* [What you are asked to do]
Select, from the data, each line where "imported" occurs.

* [Excerpted records]
──────
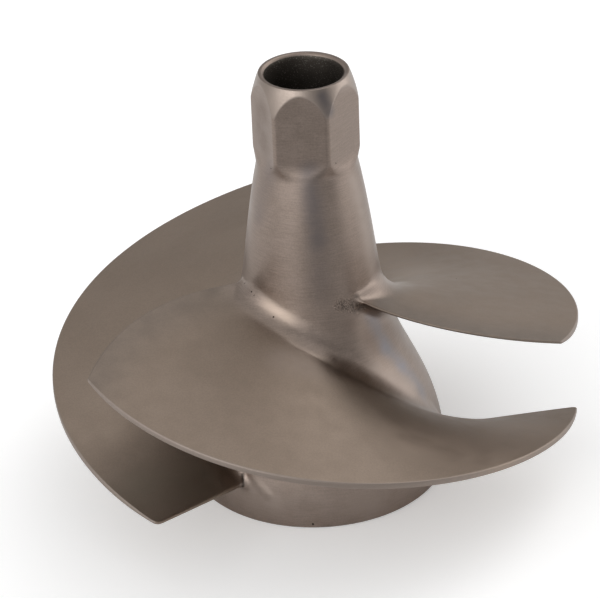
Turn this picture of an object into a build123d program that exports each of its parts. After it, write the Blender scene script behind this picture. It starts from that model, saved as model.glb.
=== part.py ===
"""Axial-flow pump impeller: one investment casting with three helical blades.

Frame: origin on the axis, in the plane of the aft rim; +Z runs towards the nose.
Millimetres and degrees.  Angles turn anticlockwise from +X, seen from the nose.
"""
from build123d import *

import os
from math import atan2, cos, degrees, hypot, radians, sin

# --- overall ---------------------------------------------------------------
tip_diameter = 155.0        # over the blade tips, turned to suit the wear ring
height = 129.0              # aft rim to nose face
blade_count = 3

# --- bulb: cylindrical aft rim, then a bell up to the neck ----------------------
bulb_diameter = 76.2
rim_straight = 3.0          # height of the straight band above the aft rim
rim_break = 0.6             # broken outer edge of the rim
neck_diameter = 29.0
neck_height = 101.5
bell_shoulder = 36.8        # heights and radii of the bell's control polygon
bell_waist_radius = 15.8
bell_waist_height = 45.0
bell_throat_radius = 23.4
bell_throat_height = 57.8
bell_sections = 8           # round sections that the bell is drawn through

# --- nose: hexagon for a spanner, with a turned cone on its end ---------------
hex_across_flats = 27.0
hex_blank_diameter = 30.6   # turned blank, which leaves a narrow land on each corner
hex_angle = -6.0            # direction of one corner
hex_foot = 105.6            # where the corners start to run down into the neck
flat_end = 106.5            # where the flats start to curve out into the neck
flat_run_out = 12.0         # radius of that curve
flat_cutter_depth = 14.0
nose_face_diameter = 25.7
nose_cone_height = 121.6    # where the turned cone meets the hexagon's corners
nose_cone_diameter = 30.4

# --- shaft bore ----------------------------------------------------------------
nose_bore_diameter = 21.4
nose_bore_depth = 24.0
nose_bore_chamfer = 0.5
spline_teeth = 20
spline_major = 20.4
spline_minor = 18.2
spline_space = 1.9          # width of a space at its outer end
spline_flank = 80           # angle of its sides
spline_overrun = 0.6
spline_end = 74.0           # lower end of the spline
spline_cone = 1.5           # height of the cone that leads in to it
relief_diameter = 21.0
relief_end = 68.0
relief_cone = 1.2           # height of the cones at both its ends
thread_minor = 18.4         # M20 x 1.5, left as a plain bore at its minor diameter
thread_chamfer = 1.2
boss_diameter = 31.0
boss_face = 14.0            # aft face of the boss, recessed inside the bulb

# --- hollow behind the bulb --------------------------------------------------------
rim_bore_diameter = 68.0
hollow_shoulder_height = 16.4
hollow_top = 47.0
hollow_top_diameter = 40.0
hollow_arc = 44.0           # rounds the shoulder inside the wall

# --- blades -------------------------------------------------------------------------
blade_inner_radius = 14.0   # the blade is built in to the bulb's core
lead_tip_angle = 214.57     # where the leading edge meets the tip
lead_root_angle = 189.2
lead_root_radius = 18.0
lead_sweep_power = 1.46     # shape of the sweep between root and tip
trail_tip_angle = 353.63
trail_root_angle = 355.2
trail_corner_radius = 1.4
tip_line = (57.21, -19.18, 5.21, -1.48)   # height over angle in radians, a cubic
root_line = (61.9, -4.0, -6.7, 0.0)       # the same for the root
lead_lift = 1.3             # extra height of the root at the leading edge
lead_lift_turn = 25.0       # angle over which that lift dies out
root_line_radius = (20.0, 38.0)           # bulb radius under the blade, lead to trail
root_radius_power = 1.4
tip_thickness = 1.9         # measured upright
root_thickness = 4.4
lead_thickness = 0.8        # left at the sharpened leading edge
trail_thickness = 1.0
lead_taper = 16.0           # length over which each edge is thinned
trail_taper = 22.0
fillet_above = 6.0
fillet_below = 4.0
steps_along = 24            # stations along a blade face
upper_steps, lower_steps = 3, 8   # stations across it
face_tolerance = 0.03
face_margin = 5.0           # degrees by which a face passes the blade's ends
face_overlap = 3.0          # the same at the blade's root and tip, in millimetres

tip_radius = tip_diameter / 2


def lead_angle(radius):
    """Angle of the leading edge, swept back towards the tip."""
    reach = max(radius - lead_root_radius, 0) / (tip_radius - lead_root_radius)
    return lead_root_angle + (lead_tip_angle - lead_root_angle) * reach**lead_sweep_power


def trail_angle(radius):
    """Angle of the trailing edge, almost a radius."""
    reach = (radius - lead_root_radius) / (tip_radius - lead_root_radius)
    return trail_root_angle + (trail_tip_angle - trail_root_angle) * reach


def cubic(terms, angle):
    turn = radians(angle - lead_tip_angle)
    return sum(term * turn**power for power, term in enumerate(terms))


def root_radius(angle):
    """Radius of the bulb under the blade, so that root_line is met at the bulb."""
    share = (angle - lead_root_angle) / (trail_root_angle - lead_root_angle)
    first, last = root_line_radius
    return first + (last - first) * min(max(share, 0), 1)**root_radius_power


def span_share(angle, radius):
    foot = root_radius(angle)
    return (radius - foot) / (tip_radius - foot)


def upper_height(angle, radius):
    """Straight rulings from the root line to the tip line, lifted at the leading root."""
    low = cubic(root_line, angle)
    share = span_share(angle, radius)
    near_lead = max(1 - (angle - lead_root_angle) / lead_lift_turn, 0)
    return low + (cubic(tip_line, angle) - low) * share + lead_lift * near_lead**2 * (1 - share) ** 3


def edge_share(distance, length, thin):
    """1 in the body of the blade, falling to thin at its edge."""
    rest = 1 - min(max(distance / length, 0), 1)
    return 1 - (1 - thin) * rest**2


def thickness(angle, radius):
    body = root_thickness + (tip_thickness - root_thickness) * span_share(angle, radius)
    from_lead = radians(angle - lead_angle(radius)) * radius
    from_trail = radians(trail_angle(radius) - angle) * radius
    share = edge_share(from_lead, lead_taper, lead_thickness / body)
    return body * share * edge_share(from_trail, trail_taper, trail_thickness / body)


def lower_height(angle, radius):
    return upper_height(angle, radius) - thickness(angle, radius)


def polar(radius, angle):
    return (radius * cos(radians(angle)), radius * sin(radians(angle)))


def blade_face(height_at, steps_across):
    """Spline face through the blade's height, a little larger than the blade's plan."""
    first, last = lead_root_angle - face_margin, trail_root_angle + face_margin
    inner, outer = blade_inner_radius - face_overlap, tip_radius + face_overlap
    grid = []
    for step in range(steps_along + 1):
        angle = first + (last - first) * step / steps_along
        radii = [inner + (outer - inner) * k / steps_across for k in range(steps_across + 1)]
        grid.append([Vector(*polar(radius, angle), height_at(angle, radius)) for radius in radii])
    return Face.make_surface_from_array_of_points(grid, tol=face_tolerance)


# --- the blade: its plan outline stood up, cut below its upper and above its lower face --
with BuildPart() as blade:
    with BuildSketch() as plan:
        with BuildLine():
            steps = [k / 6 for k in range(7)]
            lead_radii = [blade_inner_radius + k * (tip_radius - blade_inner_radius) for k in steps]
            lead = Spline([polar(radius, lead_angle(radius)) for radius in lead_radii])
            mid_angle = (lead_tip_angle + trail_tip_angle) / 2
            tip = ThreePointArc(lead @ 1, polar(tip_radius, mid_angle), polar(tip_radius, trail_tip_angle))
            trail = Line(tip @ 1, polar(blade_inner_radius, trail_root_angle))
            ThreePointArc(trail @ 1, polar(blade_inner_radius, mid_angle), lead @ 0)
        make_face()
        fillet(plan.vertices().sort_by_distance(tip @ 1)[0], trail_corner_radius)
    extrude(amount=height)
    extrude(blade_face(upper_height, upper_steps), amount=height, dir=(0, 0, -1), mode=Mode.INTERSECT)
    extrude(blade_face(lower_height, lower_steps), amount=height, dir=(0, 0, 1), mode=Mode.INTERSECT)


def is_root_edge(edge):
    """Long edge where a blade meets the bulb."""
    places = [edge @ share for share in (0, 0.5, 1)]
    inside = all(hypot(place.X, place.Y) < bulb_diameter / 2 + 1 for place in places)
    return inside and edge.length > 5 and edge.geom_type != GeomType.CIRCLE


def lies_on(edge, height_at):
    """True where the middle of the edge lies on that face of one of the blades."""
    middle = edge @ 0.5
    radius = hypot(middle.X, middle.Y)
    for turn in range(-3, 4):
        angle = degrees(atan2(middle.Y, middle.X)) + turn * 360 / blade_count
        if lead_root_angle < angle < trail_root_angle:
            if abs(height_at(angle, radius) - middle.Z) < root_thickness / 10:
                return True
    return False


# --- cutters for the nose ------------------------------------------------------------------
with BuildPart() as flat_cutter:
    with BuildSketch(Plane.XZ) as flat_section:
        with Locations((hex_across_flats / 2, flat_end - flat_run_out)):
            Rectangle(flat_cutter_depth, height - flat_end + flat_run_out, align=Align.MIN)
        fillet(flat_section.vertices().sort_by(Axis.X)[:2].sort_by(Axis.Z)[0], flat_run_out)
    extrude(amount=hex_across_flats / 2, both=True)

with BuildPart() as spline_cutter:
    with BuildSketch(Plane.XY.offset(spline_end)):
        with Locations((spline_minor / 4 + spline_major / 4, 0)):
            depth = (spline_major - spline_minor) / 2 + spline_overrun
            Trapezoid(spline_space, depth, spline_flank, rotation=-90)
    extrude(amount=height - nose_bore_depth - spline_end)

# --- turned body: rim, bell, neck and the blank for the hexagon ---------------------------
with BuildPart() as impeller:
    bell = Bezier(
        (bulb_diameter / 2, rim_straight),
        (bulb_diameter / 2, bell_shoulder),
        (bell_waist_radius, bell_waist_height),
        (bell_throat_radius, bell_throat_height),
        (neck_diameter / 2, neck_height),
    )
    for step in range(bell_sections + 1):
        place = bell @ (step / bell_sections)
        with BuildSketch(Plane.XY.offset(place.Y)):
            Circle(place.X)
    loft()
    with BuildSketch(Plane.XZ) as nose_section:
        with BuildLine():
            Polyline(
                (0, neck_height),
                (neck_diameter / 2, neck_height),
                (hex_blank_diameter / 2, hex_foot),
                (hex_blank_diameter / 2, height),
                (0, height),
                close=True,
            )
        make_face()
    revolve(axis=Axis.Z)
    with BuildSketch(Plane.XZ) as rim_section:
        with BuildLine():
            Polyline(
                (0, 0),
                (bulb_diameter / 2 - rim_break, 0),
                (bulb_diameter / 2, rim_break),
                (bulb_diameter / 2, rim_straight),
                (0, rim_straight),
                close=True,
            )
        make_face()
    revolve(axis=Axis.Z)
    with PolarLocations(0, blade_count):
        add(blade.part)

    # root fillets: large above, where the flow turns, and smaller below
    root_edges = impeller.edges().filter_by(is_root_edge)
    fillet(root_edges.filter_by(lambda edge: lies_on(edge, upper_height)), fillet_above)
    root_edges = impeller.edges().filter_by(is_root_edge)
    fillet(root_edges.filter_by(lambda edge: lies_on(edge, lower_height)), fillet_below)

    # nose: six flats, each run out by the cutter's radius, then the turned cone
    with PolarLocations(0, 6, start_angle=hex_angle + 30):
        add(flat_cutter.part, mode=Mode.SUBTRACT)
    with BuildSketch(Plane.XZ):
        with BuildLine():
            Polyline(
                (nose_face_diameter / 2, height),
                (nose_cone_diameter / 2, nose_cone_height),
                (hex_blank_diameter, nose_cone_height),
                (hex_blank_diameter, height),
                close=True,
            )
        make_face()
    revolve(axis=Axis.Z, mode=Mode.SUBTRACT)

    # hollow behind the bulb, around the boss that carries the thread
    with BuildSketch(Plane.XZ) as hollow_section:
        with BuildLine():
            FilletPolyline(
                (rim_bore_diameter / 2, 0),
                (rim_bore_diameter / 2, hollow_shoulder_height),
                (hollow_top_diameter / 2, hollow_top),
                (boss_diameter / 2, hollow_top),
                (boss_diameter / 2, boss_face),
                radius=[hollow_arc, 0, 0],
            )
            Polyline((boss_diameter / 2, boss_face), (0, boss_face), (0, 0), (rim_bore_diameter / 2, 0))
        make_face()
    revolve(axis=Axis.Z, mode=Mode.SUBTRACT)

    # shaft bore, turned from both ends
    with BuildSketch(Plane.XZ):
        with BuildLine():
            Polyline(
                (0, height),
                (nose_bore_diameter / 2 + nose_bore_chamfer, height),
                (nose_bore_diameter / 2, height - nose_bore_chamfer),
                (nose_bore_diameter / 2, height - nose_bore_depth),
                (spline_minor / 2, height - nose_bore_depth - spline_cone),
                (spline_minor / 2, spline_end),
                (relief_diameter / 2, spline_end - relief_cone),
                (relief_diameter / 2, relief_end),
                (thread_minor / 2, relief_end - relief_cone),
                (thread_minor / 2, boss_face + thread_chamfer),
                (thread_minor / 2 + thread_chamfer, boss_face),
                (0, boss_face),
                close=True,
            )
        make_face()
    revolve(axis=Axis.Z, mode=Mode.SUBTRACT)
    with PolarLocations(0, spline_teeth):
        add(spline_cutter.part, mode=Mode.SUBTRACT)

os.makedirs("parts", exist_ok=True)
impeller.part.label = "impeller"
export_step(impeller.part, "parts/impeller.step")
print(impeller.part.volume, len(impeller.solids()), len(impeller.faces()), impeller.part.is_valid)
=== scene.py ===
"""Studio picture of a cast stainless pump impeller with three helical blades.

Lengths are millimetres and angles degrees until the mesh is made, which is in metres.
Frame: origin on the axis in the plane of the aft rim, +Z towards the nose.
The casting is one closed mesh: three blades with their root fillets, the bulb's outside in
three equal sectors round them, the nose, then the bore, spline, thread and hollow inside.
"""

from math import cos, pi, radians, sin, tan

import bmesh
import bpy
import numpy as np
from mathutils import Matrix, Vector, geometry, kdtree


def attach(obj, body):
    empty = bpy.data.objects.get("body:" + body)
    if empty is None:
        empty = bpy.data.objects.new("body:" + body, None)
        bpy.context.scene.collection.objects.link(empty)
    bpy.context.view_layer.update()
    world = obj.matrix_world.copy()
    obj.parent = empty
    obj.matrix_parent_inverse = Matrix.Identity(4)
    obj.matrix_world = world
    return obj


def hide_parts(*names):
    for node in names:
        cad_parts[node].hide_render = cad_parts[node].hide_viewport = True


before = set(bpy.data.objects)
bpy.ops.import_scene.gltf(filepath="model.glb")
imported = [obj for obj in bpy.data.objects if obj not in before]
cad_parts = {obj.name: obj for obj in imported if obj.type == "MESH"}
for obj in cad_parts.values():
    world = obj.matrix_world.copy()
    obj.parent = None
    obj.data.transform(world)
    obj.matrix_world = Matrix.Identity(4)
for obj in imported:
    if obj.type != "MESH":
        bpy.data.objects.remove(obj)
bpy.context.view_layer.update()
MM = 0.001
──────
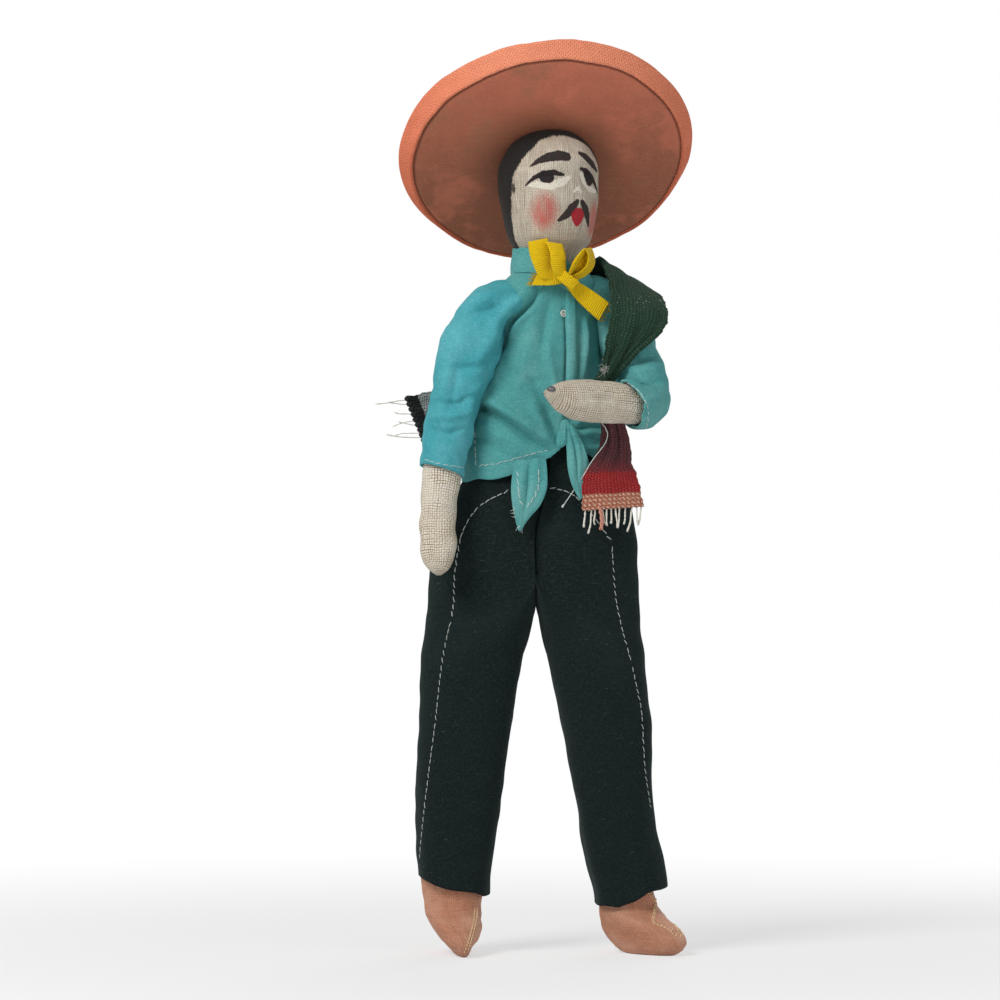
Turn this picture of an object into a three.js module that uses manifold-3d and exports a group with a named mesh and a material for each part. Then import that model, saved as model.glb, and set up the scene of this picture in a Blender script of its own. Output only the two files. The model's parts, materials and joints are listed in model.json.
──────
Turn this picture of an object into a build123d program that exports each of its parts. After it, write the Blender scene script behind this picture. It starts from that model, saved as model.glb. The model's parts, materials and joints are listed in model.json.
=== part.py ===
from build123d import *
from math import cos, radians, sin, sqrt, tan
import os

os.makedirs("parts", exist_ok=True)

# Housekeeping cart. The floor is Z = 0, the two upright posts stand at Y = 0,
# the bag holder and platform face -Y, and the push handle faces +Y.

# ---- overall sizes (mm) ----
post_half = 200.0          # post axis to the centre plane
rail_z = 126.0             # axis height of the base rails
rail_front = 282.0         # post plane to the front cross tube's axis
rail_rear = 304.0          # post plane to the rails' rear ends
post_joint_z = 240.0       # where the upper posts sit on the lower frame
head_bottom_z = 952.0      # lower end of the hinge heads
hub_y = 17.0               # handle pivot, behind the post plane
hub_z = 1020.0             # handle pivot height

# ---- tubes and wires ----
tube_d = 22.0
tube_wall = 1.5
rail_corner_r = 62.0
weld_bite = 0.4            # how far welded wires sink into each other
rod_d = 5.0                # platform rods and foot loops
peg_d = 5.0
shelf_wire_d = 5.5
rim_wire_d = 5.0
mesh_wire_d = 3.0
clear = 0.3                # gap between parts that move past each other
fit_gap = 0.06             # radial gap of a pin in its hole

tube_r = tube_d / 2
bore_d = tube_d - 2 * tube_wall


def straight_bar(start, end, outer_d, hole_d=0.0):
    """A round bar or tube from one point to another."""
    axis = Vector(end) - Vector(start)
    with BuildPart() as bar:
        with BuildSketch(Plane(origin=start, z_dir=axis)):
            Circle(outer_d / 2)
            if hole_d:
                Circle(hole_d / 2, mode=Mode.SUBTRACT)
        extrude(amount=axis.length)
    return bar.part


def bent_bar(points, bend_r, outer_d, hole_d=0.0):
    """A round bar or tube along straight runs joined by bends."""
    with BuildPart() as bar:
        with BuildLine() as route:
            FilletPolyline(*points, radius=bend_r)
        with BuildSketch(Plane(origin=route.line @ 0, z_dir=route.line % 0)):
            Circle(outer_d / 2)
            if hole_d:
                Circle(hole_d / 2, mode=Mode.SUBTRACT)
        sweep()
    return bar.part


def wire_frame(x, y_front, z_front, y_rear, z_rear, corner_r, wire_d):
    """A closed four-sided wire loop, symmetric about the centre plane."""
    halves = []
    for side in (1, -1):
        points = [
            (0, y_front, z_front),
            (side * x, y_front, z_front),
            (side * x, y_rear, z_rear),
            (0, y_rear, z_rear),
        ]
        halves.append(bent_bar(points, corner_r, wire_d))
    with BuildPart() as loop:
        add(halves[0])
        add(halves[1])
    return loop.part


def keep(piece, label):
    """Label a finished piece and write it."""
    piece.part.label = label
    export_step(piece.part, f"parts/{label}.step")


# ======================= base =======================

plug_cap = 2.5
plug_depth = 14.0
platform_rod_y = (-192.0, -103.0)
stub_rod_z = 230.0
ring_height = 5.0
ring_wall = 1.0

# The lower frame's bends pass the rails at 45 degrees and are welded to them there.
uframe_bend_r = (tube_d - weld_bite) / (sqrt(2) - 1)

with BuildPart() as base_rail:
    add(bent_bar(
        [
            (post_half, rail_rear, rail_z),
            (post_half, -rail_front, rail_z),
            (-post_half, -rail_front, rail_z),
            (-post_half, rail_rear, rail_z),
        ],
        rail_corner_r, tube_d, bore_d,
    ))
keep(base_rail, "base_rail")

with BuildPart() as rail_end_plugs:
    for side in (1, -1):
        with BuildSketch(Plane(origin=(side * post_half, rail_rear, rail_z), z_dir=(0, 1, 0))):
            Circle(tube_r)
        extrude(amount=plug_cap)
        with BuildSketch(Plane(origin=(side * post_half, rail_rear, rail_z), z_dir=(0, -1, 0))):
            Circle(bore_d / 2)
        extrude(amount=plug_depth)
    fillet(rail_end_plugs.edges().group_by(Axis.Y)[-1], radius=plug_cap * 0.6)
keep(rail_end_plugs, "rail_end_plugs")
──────
* [Answer to this exercise]
imported = [obj for obj in bpy.data.objects if obj not in before]
cad_parts = {obj.name: obj for obj in imported if obj.type == "MESH"}
for obj in imported:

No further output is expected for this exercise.